今でも、そっと見守ってくれてるんでしょうね。
こんなエピソードのある「越後駒ケ岳」、登ってみたくなりました。
11月10日放送ですか?。楽しみにしてます。
お疲れ様でした。
bobechanさん、こんばんは。
いい山登りされてますね。
ご家族にとってはちょっとした里帰り登山みたいな感じだったのかな、と勝手に想像しています。
しかし、奥さんのおじい様だったとは それにいくつもの奇縁に恵まれて。それも皆、おじいさんが仕込んでくれたのかもしれませんね。
お子様2人も登山家になる資質、やっぱりありありじゃないですか。
レコ読ませてもらって心にジーンと染みるものを感じています。これからも山と人との懸け橋でいてください。
はじめまして。
六松じいちゃんのような方が縁者にいたお陰で、山小屋の仕事・生活の一端を知ることができて、良かったと思っています。
普段何気なく歩いている登山道も、このような人達が日々笹を刈ったり、石を積みなおしたりしてくれているお陰で安全に歩けてることに感謝しなくてはいけませんね。
コメントありがとうございます。
六松じいちゃんのことを知るにつれ、子供たちのあの山好きはじいちゃん譲りなんだなぁーという感が強くなってきました。

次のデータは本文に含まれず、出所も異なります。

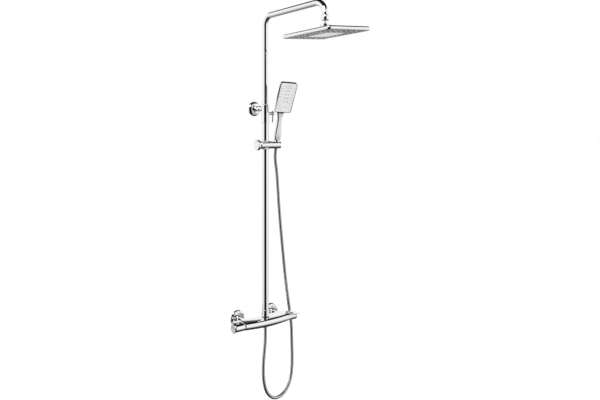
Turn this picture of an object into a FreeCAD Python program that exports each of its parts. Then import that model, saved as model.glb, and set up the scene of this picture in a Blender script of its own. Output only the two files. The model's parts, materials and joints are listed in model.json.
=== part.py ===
import FreeCAD, Part
import math
import os
import re
import Sketcher

# Wall-mounted rainfall shower column, in millimetres.
# +Z is up and -Y faces the user. The origin is the point of the wall midway between the two inlets.

SIZES = {
    # wall side
    "inlet_spacing": 150,
    "inlet_thread_radius": 10.4,
    "inlet_thread_length": 16,
    "escutcheon_radius": 30,
    "escutcheon_depth": 9,
    "union_neck_radius": 13,
    "union_nut_flats": 30,
    "union_nut_length": 15,
    "bar_drop": 6,
    # bar valve
    "riser_out": 76,
    "bar_length": 202,
    "bar_top": 19,
    "bar_under": 16.5,
    "bar_under_end": 15,
    "bar_crease_drop": 5.4,
    "nose_top_slope": 0.25,
    "nose_under_slope": 0.72,
    "bar_front": 36,
    "bar_bow": 9,
    "bar_back": 18,
    "bar_flat_back": 14,
    "handle_length": 40,
    "handle_gap": 0.5,
    "handle_front_of_riser": 6.5,
    "cartridge_radius": 13,
    "cartridge_length": 42,
    "spindle_radius": 4,
    "spindle_length": 20,
    "gallery_radius": 4,
    "port_radius": 8,
    "flow_handle_radius": 15,
    "flow_handle_length": 31,
    "flow_lever_width": 24,
    "flow_lever_reach": 50,
    "flow_lever_thickness": 4,
    "stop_button_radius": 4,
    "temperature_cap_radius": 16,
    # riser
    "riser_radius": 12.5,
    "riser_wall": 1.2,
    "riser_nut_radius": 14.2,
    "riser_nut_height": 24,
    "upper_radius": "=riser_radius - riser_wall - 0.8",
    "upper_wall": 1.2,
    "upper_insertion": 200,
    "sleeve_height": 727,
    "sleeve_length": 68,
    "sleeve_radius": 14.3,
    "arm_height": 1118,
    "arm_reach": 345,
    "riser_bend": 34,
    "arm_bend": 44,
    "arm_drop": 50,
    "slide_clearance": 0.3,
    # height lock, measured up the sleeve
    "lock_rise": 36,
    "lock_stem_radius": 5.2,
    "lock_stem_length": 21,
    "lock_pin_radius": 2.5,
    "lock_pin_length": 42,
    # wall bracket, measured up the sleeve
    "bracket_rise": 54,
    "bracket_radius": 27,
    "bracket_rod_radius": 9.5,
    # overhead
    "head_drop": 82,
    "head_width": 178,
    "head_length": 242,
    "head_thickness": 14,
    "head_corner": 14,
    "head_plate_drop": 22,
    "ball_radius": 9.5,
    "neck_radius": 4.2,
    "head_nut_radius": 13,
    "head_nut_height": 18,
    "hub_radius": 15,
    "head_roll": 4.5,
    # slider
    "slider_height": 647,
    "slider_left": 24,
    "slider_right": 22,
    "slider_half_depth": 16.5,
    "slider_half_height": 14,
    "liner_wall": 0.8,
    "knob_radius": 19.5,
    "knob_length": 16,
    "holder_width": 39,
    "holder_gap": 0.4,
    "pivot_insertion": 6.5,
    "handset_out": 48.5,
    # handset
    "handset_lean": 12.5,
    "handset_turn": 14,
    "cone_low_radius": 10,
    "cone_top_radius": 11.2,
    "cone_below": 17,
    "cone_above": 9,
    "handle_width": 24,
    "handle_depth": 17,
    "handle_top_width": 27,
    "handle_top_depth": 12,
    "handset_reach": 126,
    "handset_front": 22,
    "spray_button_up": 15,
    "handset_head_width": 64,
    "handset_head_height": 119,
    "handset_head_thickness": 9,
    "handset_head_tilt": 16.5,
    "handset_head_corner": 8,
    # hose
    "hose_radius": 6.5,
    "hose_nut_radius": 11,
}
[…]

六松じいちゃんに血を受けていないのは、家族では私だけなので置いていかれそうですが 、血を受けているはずの妻のあのヘタリようは何なんでしょうね
越後駒ケ岳、派手さはありませんが、いい山 だと思います。
是非、登ってみてください!!
あまり霊とか信じない方なんですけど、今回はいろんな偶然が重なって、もしかしたら。。。と思ってしまうくらいでした。
もし、六松じいちゃんが仕込んでくれていたなら、こんなにうれしいことはありません
子供達のこともずっと見守ってくれているのかもしれません。
話は変わりますが、今回の新潟行きでは息子の強い要望により、実は前日に谷川岳 も登っているんです。
2日で百名山2座ゲットです
naoykと申します
初めまして!
レコ拝見させていただきました
なんだか、読んでいて涙が…
そして、心が温かくなって…
こんなことあるんですね
コメントありがとうございます。
私なんかはまだ山登り初心者なんでよくわかりませんが、山を介しての関係って、きっと濃厚なものがあるんでしょうね。
今回の山行では色々な想いに触れることができて、自分にとっても思い出深いものになりました。